Set problem.
From the data that follows, print exactly the lines starting at the one containing "clear_scene()" and ending at the one containing "obj.matrix_parent_inverse = Matrix.Identity(4)"; include both of them and nothing more.

━━━━━━━━

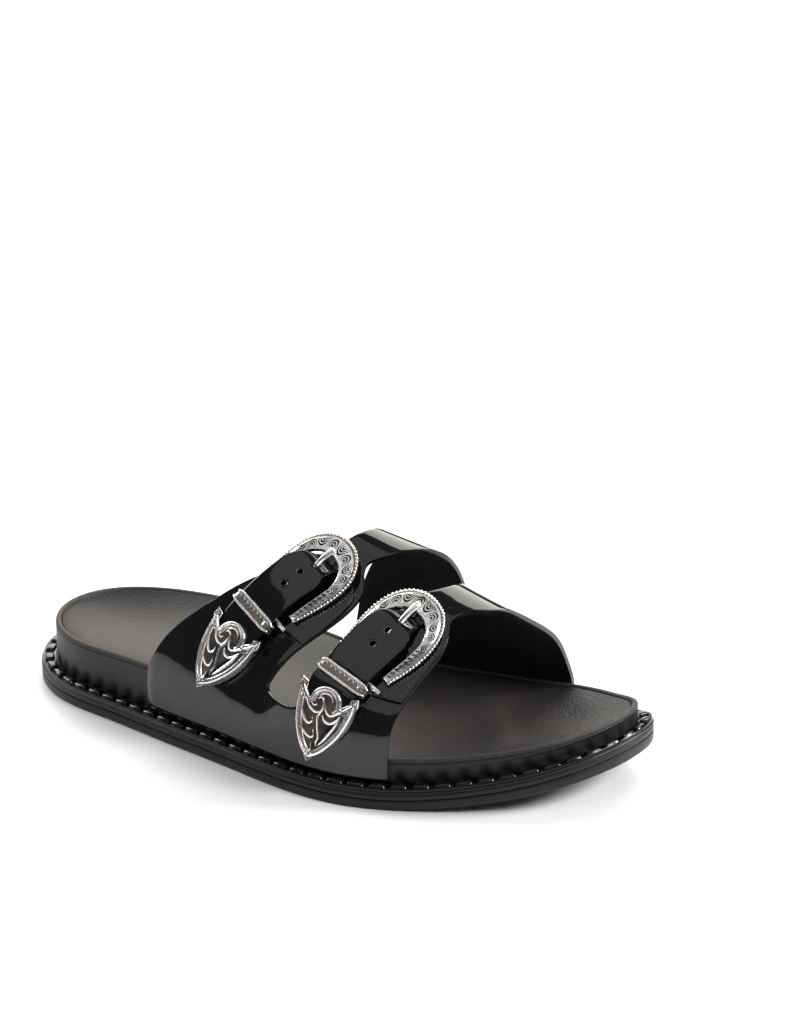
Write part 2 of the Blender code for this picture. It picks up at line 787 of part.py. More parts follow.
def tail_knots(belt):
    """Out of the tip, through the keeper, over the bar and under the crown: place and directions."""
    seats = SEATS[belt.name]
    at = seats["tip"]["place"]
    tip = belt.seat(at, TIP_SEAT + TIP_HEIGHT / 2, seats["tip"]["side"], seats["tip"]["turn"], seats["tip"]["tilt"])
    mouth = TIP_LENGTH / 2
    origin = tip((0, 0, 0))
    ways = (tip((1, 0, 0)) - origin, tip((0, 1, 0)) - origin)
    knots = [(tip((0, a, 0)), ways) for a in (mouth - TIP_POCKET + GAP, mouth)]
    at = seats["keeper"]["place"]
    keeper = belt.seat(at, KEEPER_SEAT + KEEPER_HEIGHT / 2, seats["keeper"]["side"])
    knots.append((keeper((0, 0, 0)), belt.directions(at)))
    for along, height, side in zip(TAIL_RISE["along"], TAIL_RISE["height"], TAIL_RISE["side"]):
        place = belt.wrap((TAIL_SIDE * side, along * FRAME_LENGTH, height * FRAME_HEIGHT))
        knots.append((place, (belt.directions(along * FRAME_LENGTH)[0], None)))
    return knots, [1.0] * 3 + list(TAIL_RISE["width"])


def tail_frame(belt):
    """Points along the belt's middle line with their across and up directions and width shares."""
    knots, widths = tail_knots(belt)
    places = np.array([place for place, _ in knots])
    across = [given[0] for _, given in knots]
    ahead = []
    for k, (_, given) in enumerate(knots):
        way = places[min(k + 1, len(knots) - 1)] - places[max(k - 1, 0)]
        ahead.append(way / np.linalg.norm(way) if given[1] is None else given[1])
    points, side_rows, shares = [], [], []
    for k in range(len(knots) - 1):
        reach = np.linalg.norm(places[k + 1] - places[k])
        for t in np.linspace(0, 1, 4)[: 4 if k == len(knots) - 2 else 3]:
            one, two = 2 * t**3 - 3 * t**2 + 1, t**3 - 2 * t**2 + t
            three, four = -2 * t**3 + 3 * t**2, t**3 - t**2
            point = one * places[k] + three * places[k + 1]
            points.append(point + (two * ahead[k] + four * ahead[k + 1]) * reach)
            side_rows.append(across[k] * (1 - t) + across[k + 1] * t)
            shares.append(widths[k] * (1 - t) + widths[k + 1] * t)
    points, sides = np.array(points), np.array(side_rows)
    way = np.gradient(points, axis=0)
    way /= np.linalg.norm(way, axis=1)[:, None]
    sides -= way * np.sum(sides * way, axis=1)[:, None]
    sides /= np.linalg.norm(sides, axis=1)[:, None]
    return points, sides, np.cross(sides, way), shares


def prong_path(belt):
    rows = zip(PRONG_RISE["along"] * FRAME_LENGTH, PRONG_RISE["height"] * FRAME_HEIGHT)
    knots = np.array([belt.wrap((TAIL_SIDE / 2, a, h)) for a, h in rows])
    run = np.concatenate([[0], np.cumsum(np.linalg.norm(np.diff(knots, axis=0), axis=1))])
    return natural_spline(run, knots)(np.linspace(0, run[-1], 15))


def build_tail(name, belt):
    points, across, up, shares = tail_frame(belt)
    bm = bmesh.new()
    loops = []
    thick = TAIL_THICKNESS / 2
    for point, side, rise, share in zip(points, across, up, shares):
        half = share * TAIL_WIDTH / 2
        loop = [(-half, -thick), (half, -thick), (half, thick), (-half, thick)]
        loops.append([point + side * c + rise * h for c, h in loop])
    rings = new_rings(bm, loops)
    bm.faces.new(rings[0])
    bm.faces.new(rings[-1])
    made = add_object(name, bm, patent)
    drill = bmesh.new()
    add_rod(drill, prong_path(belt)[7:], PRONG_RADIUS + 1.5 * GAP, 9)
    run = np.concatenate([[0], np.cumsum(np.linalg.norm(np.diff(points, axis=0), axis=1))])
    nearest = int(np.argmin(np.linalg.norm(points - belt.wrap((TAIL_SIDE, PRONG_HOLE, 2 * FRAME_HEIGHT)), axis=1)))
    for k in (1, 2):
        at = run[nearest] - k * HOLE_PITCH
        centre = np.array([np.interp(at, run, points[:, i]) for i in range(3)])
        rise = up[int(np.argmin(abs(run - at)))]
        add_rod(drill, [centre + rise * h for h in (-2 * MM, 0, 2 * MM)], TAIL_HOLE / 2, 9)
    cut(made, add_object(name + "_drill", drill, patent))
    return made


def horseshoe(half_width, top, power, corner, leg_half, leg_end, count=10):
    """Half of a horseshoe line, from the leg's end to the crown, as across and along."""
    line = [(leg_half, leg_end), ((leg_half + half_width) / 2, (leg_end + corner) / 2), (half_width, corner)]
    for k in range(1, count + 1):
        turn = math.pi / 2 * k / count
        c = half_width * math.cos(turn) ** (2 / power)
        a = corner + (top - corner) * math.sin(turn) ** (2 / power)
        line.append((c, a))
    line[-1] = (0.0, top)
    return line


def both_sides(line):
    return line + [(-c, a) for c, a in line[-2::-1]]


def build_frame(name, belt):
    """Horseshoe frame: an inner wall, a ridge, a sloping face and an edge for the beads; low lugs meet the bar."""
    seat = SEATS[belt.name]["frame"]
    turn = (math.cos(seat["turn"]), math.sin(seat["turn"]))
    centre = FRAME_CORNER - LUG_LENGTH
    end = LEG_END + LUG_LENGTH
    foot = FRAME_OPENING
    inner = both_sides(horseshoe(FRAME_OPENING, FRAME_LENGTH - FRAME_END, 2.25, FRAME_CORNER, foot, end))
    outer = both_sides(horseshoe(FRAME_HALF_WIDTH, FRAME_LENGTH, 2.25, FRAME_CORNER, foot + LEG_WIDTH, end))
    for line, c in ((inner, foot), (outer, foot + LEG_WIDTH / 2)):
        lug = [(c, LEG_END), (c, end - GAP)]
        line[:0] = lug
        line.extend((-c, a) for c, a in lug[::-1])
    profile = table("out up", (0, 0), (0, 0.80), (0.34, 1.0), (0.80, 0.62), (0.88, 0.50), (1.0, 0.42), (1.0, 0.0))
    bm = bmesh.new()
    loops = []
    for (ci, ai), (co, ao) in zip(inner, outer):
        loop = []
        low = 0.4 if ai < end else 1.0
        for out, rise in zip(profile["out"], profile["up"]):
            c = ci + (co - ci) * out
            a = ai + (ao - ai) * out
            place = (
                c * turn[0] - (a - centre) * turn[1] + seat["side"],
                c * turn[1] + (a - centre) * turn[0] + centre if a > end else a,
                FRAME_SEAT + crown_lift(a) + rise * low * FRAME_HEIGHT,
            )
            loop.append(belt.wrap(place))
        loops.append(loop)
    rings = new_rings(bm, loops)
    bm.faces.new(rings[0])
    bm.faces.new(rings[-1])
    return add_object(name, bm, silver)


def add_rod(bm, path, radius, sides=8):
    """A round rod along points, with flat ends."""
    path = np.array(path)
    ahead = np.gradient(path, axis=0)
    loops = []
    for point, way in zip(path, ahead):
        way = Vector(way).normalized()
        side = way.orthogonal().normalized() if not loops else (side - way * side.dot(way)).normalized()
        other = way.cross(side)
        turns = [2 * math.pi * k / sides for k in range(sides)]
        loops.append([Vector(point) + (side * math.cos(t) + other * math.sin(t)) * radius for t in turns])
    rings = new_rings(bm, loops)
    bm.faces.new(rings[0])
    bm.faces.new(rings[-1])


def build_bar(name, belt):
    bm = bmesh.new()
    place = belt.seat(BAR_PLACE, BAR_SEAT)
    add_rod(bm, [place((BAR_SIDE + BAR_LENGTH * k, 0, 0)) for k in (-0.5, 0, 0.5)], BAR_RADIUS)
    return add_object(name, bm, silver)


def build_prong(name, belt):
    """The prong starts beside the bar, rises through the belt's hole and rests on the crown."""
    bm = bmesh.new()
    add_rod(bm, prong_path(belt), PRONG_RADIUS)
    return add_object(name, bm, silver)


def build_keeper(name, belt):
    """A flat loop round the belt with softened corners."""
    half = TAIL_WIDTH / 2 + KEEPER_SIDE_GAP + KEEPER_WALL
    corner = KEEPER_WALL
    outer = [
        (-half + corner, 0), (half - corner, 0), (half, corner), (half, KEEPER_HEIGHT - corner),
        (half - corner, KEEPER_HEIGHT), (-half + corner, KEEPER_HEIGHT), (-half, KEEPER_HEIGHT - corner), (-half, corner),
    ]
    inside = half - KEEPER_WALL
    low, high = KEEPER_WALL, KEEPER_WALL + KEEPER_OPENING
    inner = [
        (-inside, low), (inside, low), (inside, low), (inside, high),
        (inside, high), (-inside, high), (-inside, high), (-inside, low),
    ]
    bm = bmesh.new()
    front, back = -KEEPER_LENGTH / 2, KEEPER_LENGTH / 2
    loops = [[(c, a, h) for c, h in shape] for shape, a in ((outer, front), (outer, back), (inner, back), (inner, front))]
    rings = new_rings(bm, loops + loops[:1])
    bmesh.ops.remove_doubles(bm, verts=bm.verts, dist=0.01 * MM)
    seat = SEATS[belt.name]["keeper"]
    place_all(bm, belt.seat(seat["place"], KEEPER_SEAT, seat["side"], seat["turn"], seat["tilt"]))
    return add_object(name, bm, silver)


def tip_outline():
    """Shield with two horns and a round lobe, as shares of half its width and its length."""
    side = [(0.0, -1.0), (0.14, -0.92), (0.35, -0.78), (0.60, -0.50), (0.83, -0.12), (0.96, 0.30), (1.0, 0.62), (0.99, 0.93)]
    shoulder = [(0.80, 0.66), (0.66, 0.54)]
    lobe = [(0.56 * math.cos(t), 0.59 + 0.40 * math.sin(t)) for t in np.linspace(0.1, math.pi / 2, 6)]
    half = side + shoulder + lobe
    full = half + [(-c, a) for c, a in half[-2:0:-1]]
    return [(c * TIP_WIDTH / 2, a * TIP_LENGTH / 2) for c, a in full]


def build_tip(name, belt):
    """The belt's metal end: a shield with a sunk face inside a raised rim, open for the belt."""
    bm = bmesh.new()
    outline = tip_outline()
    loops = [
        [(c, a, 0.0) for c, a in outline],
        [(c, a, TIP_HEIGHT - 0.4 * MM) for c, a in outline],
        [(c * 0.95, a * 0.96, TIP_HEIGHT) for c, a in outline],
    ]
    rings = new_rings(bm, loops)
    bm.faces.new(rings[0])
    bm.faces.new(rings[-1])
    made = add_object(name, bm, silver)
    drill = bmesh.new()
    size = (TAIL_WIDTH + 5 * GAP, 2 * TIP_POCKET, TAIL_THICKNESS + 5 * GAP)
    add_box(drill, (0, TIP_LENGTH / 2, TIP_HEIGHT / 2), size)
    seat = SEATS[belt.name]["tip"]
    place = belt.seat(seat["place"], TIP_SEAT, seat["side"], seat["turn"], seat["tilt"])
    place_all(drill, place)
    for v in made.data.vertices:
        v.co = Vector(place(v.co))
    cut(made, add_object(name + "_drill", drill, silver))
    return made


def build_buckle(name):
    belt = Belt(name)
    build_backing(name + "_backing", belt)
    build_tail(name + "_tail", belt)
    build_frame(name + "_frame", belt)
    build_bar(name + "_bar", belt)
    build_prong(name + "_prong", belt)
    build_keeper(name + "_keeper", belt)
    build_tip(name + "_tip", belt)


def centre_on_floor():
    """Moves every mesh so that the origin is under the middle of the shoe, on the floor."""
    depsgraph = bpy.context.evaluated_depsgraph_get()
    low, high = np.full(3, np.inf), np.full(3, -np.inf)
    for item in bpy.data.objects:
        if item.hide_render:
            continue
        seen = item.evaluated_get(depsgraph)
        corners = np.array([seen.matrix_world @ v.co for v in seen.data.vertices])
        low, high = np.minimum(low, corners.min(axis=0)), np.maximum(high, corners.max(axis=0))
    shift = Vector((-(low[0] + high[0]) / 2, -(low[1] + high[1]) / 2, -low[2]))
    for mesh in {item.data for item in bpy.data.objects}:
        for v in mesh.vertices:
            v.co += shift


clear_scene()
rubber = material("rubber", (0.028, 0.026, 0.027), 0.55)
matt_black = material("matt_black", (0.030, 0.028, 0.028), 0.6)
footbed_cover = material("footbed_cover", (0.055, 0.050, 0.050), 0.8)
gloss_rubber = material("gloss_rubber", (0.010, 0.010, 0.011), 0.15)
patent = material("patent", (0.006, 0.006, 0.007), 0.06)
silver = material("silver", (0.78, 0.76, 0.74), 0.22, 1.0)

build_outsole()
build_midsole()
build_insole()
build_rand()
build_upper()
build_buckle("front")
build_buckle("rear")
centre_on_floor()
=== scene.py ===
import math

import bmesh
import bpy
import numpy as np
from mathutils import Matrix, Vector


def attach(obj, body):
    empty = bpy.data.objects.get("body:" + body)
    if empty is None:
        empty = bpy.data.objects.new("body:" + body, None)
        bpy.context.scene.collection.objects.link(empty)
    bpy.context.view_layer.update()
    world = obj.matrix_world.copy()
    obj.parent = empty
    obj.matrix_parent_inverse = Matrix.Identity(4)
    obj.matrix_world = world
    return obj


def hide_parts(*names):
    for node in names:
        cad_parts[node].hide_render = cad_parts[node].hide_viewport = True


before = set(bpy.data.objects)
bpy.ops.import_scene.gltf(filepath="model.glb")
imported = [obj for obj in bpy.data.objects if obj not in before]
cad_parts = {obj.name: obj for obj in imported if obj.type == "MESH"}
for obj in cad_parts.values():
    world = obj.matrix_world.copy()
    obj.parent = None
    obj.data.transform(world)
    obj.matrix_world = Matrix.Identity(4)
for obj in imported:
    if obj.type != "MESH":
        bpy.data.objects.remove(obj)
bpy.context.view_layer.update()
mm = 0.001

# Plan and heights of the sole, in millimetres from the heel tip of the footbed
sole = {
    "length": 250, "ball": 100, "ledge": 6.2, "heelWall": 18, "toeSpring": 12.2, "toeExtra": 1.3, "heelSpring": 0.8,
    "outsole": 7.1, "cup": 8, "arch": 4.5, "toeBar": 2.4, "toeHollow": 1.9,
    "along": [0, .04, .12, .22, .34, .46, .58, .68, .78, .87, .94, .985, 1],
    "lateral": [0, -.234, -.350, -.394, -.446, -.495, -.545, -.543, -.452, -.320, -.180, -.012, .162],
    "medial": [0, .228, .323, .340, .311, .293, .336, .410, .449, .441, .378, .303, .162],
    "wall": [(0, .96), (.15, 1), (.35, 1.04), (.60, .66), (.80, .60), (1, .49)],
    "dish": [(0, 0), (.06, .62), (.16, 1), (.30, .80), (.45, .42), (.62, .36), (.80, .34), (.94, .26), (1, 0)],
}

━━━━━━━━

Solution to this problem.
clear_scene()
rubber = material("rubber", (0.028, 0.026, 0.027), 0.55)
matt_black = material("matt_black", (0.030, 0.028, 0.028), 0.6)
footbed_cover = material("footbed_cover", (0.055, 0.050, 0.050), 0.8)
gloss_rubber = material("gloss_rubber", (0.010, 0.010, 0.011), 0.15)
patent = material("patent", (0.006, 0.006, 0.007), 0.06)
silver = material("silver", (0.78, 0.76, 0.74), 0.22, 1.0)

build_outsole()
build_midsole()
build_insole()
build_rand()
build_upper()
build_buckle("front")
build_buckle("rear")
centre_on_floor()
=== scene.py ===
import math

import bmesh
import bpy
import numpy as np
from mathutils import Matrix, Vector


def attach(obj, body):
    empty = bpy.data.objects.get("body:" + body)
    if empty is None:
        empty = bpy.data.objects.new("body:" + body, None)
        bpy.context.scene.collection.objects.link(empty)
    bpy.context.view_layer.update()
    world = obj.matrix_world.copy()
    obj.parent = empty
    obj.matrix_parent_inverse = Matrix.Identity(4)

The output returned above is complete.